___ Task input
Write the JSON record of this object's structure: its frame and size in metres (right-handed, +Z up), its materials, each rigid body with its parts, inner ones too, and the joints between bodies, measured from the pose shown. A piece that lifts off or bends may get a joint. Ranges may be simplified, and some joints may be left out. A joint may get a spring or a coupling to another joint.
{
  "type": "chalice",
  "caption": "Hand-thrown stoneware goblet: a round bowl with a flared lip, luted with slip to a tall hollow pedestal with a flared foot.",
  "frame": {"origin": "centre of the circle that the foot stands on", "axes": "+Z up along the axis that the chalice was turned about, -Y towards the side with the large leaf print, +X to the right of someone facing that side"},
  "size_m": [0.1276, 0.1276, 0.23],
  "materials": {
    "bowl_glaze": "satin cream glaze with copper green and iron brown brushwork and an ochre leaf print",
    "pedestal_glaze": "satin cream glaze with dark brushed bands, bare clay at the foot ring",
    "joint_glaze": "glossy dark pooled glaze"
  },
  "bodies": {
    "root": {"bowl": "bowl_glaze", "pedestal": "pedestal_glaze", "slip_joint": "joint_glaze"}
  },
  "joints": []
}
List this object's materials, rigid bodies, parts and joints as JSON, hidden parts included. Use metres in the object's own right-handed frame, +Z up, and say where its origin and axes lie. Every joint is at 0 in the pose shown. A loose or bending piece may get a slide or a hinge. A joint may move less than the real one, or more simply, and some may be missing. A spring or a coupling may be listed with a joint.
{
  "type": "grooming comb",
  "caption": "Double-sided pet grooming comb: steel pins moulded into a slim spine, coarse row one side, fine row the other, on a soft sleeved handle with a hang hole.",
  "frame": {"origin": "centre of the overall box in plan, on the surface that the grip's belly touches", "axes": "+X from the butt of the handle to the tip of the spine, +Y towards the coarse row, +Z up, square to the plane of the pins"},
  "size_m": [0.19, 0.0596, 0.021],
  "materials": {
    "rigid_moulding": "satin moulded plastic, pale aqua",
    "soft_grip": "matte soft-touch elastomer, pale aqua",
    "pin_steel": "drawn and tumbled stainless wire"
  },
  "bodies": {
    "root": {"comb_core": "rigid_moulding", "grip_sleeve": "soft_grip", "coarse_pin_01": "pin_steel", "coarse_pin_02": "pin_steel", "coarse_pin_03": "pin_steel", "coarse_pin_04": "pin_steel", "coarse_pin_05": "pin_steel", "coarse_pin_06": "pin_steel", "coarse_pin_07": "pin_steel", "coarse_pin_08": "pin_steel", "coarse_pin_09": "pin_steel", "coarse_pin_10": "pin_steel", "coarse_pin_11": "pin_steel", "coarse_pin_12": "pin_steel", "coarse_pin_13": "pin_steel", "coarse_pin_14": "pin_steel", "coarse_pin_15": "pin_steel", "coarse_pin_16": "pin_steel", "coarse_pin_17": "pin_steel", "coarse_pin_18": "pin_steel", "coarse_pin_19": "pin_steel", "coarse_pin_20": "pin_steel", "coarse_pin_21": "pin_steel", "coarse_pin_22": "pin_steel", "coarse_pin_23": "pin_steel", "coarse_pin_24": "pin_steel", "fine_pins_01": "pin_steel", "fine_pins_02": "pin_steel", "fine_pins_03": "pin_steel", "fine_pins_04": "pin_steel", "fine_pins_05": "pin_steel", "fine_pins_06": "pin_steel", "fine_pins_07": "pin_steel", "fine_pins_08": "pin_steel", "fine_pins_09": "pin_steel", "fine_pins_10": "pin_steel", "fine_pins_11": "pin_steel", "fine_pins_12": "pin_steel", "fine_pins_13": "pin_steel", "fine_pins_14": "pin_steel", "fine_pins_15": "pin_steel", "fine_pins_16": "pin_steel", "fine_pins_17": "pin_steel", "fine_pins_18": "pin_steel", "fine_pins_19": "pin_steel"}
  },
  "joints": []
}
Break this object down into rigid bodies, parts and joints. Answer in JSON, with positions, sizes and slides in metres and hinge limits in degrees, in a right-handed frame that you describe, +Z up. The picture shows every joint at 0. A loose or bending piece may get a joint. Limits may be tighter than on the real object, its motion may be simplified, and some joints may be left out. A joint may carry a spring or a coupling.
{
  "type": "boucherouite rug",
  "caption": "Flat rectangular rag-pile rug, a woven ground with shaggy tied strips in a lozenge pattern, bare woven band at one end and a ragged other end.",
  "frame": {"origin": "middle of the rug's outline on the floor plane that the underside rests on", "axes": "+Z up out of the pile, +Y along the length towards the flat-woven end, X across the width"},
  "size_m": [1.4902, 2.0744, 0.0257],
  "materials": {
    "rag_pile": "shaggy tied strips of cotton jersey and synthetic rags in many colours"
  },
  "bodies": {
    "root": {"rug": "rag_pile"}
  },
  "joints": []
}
______
### Exercise requirements
In the entries above, identify every line with the string "into".

### Result
  "caption": "Double-sided pet grooming comb: steel pins moulded into a slim spine, coarse row one side, fine row the other, on a soft sleeved handle with a hang hole.",
Break this object down into rigid bodies, parts and joints. Answer in JSON, with positions, sizes and slides in metres and hinge limits in degrees, in a right-handed frame that you describe, +Z up. The picture shows every joint at 0. A loose or bending piece may get a joint. Limits may be tighter than on the real object, its motion may be simplified, and some joints may be left out. A joint may carry a spring or a coupling.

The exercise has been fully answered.